STATED GOAL
Reproduce the material exactly, omitting nothing.

:::::

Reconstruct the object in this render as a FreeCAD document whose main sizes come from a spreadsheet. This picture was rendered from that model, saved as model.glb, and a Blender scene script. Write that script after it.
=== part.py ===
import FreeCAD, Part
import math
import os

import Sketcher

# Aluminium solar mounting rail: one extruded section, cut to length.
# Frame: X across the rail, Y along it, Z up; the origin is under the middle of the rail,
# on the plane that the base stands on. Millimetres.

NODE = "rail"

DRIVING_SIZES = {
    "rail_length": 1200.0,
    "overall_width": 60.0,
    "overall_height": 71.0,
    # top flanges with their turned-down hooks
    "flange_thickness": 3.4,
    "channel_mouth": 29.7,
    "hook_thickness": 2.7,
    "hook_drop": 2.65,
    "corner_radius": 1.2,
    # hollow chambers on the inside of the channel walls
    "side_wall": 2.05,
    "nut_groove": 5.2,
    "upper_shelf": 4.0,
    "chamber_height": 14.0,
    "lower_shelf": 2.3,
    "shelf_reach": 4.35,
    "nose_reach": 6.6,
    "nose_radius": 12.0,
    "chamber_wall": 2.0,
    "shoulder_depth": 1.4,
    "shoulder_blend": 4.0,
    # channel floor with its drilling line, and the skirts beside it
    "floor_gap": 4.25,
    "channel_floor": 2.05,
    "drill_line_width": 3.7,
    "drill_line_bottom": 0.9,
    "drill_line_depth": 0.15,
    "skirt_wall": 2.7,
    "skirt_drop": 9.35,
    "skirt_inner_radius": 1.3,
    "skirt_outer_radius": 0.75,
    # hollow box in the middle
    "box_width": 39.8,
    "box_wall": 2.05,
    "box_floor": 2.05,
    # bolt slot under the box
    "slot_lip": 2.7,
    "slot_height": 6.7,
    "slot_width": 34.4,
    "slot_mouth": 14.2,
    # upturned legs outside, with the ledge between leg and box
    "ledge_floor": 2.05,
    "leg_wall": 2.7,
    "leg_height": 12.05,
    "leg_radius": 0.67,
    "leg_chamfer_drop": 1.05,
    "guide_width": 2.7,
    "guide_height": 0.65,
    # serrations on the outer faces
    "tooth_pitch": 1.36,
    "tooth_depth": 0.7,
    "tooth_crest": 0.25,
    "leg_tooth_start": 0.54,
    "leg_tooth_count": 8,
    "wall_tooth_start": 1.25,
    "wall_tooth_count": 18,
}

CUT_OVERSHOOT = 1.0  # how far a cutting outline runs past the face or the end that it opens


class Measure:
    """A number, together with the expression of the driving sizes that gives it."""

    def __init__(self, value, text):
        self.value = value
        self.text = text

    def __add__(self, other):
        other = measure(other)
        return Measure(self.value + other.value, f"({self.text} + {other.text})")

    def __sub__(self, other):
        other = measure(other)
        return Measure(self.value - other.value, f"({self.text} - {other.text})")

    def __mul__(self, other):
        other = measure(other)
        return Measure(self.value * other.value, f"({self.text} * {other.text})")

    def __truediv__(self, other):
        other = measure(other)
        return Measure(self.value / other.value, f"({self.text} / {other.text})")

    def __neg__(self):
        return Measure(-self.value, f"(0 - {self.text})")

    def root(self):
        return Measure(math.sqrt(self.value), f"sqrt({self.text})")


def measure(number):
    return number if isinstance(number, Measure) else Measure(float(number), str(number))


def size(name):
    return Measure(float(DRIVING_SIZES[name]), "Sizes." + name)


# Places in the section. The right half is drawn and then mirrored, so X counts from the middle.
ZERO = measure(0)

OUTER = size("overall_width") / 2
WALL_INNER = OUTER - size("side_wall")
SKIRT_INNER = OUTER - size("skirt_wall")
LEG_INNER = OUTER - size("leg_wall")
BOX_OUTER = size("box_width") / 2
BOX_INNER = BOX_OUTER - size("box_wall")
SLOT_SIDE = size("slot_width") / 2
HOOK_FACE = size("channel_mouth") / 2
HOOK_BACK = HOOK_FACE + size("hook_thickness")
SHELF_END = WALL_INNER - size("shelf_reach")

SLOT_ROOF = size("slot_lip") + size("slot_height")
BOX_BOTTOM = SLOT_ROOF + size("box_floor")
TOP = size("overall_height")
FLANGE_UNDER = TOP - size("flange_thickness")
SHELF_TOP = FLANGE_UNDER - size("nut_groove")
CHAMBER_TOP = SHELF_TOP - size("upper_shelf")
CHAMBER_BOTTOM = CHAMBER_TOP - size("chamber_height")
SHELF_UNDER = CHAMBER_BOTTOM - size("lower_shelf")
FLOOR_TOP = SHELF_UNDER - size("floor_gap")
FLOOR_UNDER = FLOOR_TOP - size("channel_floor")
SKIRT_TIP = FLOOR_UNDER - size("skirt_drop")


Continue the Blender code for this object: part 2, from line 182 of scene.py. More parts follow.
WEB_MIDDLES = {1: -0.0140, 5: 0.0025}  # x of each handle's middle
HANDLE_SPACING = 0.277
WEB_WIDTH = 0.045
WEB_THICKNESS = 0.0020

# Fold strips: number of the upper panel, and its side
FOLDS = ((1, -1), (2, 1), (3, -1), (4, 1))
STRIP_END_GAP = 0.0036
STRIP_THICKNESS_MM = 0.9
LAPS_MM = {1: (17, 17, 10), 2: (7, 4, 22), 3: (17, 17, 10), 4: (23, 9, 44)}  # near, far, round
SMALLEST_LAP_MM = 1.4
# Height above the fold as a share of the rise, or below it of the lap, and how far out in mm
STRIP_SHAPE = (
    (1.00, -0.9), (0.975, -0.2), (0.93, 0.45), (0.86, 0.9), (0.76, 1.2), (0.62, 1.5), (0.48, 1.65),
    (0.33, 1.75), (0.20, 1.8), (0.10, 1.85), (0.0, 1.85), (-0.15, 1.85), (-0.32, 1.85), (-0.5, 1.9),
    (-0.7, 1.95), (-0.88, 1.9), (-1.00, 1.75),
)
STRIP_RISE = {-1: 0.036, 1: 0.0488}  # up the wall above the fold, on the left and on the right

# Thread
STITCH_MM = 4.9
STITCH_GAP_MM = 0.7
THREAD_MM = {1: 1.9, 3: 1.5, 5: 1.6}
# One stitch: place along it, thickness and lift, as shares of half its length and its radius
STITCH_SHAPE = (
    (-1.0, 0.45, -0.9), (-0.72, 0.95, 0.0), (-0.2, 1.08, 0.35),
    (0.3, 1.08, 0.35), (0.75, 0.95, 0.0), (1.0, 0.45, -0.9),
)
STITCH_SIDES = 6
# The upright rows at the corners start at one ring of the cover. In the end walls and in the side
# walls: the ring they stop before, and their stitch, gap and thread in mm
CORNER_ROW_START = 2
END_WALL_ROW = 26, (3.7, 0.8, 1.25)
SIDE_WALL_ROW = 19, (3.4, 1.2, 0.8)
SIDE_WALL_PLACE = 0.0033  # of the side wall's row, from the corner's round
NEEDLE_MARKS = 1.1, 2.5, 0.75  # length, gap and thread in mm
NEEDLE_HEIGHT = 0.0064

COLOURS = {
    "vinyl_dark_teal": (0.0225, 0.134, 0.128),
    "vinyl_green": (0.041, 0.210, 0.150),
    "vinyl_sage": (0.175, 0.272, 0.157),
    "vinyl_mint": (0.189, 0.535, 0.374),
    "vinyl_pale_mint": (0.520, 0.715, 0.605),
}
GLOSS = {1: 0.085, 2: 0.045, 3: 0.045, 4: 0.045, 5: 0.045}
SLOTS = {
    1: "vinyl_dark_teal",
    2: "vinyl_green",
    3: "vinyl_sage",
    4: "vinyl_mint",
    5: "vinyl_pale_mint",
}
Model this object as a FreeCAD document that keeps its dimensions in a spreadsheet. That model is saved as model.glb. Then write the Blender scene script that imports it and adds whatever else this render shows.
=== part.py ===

:::::

EXERCISE RESULT
Reconstruct the object in this render as a FreeCAD document whose main sizes come from a spreadsheet. This picture was rendered from that model, saved as model.glb, and a Blender scene script. Write that script after it.
=== part.py ===
import FreeCAD, Part
import math
import os

import Sketcher

# Aluminium solar mounting rail: one extruded section, cut to length.
# Frame: X across the rail, Y along it, Z up; the origin is under the middle of the rail,
# on the plane that the base stands on. Millimetres.

NODE = "rail"

DRIVING_SIZES = {
    "rail_length": 1200.0,
    "overall_width": 60.0,
    "overall_height": 71.0,
    # top flanges with their turned-down hooks
    "flange_thickness": 3.4,
    "channel_mouth": 29.7,
    "hook_thickness": 2.7,
    "hook_drop": 2.65,
    "corner_radius": 1.2,
    # hollow chambers on the inside of the channel walls
    "side_wall": 2.05,
    "nut_groove": 5.2,
    "upper_shelf": 4.0,
    "chamber_height": 14.0,
    "lower_shelf": 2.3,
    "shelf_reach": 4.35,
    "nose_reach": 6.6,
    "nose_radius": 12.0,
    "chamber_wall": 2.0,
    "shoulder_depth": 1.4,
    "shoulder_blend": 4.0,
    # channel floor with its drilling line, and the skirts beside it
    "floor_gap": 4.25,
    "channel_floor": 2.05,
    "drill_line_width": 3.7,
    "drill_line_bottom": 0.9,
    "drill_line_depth": 0.15,
    "skirt_wall": 2.7,
    "skirt_drop": 9.35,
    "skirt_inner_radius": 1.3,
    "skirt_outer_radius": 0.75,
    # hollow box in the middle
    "box_width": 39.8,
    "box_wall": 2.05,
    "box_floor": 2.05,
    # bolt slot under the box
    "slot_lip": 2.7,
    "slot_height": 6.7,
    "slot_width": 34.4,
    "slot_mouth": 14.2,
    # upturned legs outside, with the ledge between leg and box
    "ledge_floor": 2.05,
    "leg_wall": 2.7,
    "leg_height": 12.05,
    "leg_radius": 0.67,
    "leg_chamfer_drop": 1.05,
    "guide_width": 2.7,
    "guide_height": 0.65,
    # serrations on the outer faces
    "tooth_pitch": 1.36,
    "tooth_depth": 0.7,
    "tooth_crest": 0.25,
    "leg_tooth_start": 0.54,
    "leg_tooth_count": 8,
    "wall_tooth_start": 1.25,
    "wall_tooth_count": 18,
}

CUT_OVERSHOOT = 1.0  # how far a cutting outline runs past the face or the end that it opens


class Measure:
    """A number, together with the expression of the driving sizes that gives it."""

    def __init__(self, value, text):
        self.value = value
        self.text = text

    def __add__(self, other):
        other = measure(other)
        return Measure(self.value + other.value, f"({self.text} + {other.text})")

    def __sub__(self, other):
        other = measure(other)
        return Measure(self.value - other.value, f"({self.text} - {other.text})")

    def __mul__(self, other):
        other = measure(other)
        return Measure(self.value * other.value, f"({self.text} * {other.text})")

    def __truediv__(self, other):
        other = measure(other)
        return Measure(self.value / other.value, f"({self.text} / {other.text})")

    def __neg__(self):
        return Measure(-self.value, f"(0 - {self.text})")

    def root(self):
        return Measure(math.sqrt(self.value), f"sqrt({self.text})")


def measure(number):
    return number if isinstance(number, Measure) else Measure(float(number), str(number))


def size(name):
    return Measure(float(DRIVING_SIZES[name]), "Sizes." + name)


# Places in the section. The right half is drawn and then mirrored, so X counts from the middle.
ZERO = measure(0)

OUTER = size("overall_width") / 2
WALL_INNER = OUTER - size("side_wall")
SKIRT_INNER = OUTER - size("skirt_wall")
LEG_INNER = OUTER - size("leg_wall")
BOX_OUTER = size("box_width") / 2
BOX_INNER = BOX_OUTER - size("box_wall")
SLOT_SIDE = size("slot_width") / 2
HOOK_FACE = size("channel_mouth") / 2
HOOK_BACK = HOOK_FACE + size("hook_thickness")
SHELF_END = WALL_INNER - size("shelf_reach")

SLOT_ROOF = size("slot_lip") + size("slot_height")
BOX_BOTTOM = SLOT_ROOF + size("box_floor")
TOP = size("overall_height")
FLANGE_UNDER = TOP - size("flange_thickness")
SHELF_TOP = FLANGE_UNDER - size("nut_groove")
CHAMBER_TOP = SHELF_TOP - size("upper_shelf")
CHAMBER_BOTTOM = CHAMBER_TOP - size("chamber_height")
SHELF_UNDER = CHAMBER_BOTTOM - size("lower_shelf")
FLOOR_TOP = SHELF_UNDER - size("floor_gap")
FLOOR_UNDER = FLOOR_TOP - size("channel_floor")
SKIRT_TIP = FLOOR_UNDER - size("skirt_drop")


Continue the Blender code for this object: part 2, from line 182 of scene.py. More parts follow.
WEB_MIDDLES = {1: -0.0140, 5: 0.0025}  # x of each handle's middle
HANDLE_SPACING = 0.277
WEB_WIDTH = 0.045
WEB_THICKNESS = 0.0020

# Fold strips: number of the upper panel, and its side
FOLDS = ((1, -1), (2, 1), (3, -1), (4, 1))
STRIP_END_GAP = 0.0036
STRIP_THICKNESS_MM = 0.9
LAPS_MM = {1: (17, 17, 10), 2: (7, 4, 22), 3: (17, 17, 10), 4: (23, 9, 44)}  # near, far, round
SMALLEST_LAP_MM = 1.4
# Height above the fold as a share of the rise, or below it of the lap, and how far out in mm
STRIP_SHAPE = (
    (1.00, -0.9), (0.975, -0.2), (0.93, 0.45), (0.86, 0.9), (0.76, 1.2), (0.62, 1.5), (0.48, 1.65),
    (0.33, 1.75), (0.20, 1.8), (0.10, 1.85), (0.0, 1.85), (-0.15, 1.85), (-0.32, 1.85), (-0.5, 1.9),
    (-0.7, 1.95), (-0.88, 1.9), (-1.00, 1.75),
)
STRIP_RISE = {-1: 0.036, 1: 0.0488}  # up the wall above the fold, on the left and on the right

# Thread
STITCH_MM = 4.9
STITCH_GAP_MM = 0.7
THREAD_MM = {1: 1.9, 3: 1.5, 5: 1.6}
# One stitch: place along it, thickness and lift, as shares of half its length and its radius
STITCH_SHAPE = (
    (-1.0, 0.45, -0.9), (-0.72, 0.95, 0.0), (-0.2, 1.08, 0.35),
    (0.3, 1.08, 0.35), (0.75, 0.95, 0.0), (1.0, 0.45, -0.9),
)
STITCH_SIDES = 6
# The upright rows at the corners start at one ring of the cover. In the end walls and in the side
# walls: the ring they stop before, and their stitch, gap and thread in mm
CORNER_ROW_START = 2
END_WALL_ROW = 26, (3.7, 0.8, 1.25)
SIDE_WALL_ROW = 19, (3.4, 1.2, 0.8)
SIDE_WALL_PLACE = 0.0033  # of the side wall's row, from the corner's round
NEEDLE_MARKS = 1.1, 2.5, 0.75  # length, gap and thread in mm
NEEDLE_HEIGHT = 0.0064

COLOURS = {
    "vinyl_dark_teal": (0.0225, 0.134, 0.128),
    "vinyl_green": (0.041, 0.210, 0.150),
    "vinyl_sage": (0.175, 0.272, 0.157),
    "vinyl_mint": (0.189, 0.535, 0.374),
    "vinyl_pale_mint": (0.520, 0.715, 0.605),
}
GLOSS = {1: 0.085, 2: 0.045, 3: 0.045, 4: 0.045, 5: 0.045}
SLOTS = {
    1: "vinyl_dark_teal",
    2: "vinyl_green",
    3: "vinyl_sage",
    4: "vinyl_mint",
    5: "vinyl_pale_mint",
}
Model this object as a FreeCAD document that keeps its dimensions in a spreadsheet. That model is saved as model.glb. Then write the Blender scene script that imports it and adds whatever else this render shows.
=== part.py ===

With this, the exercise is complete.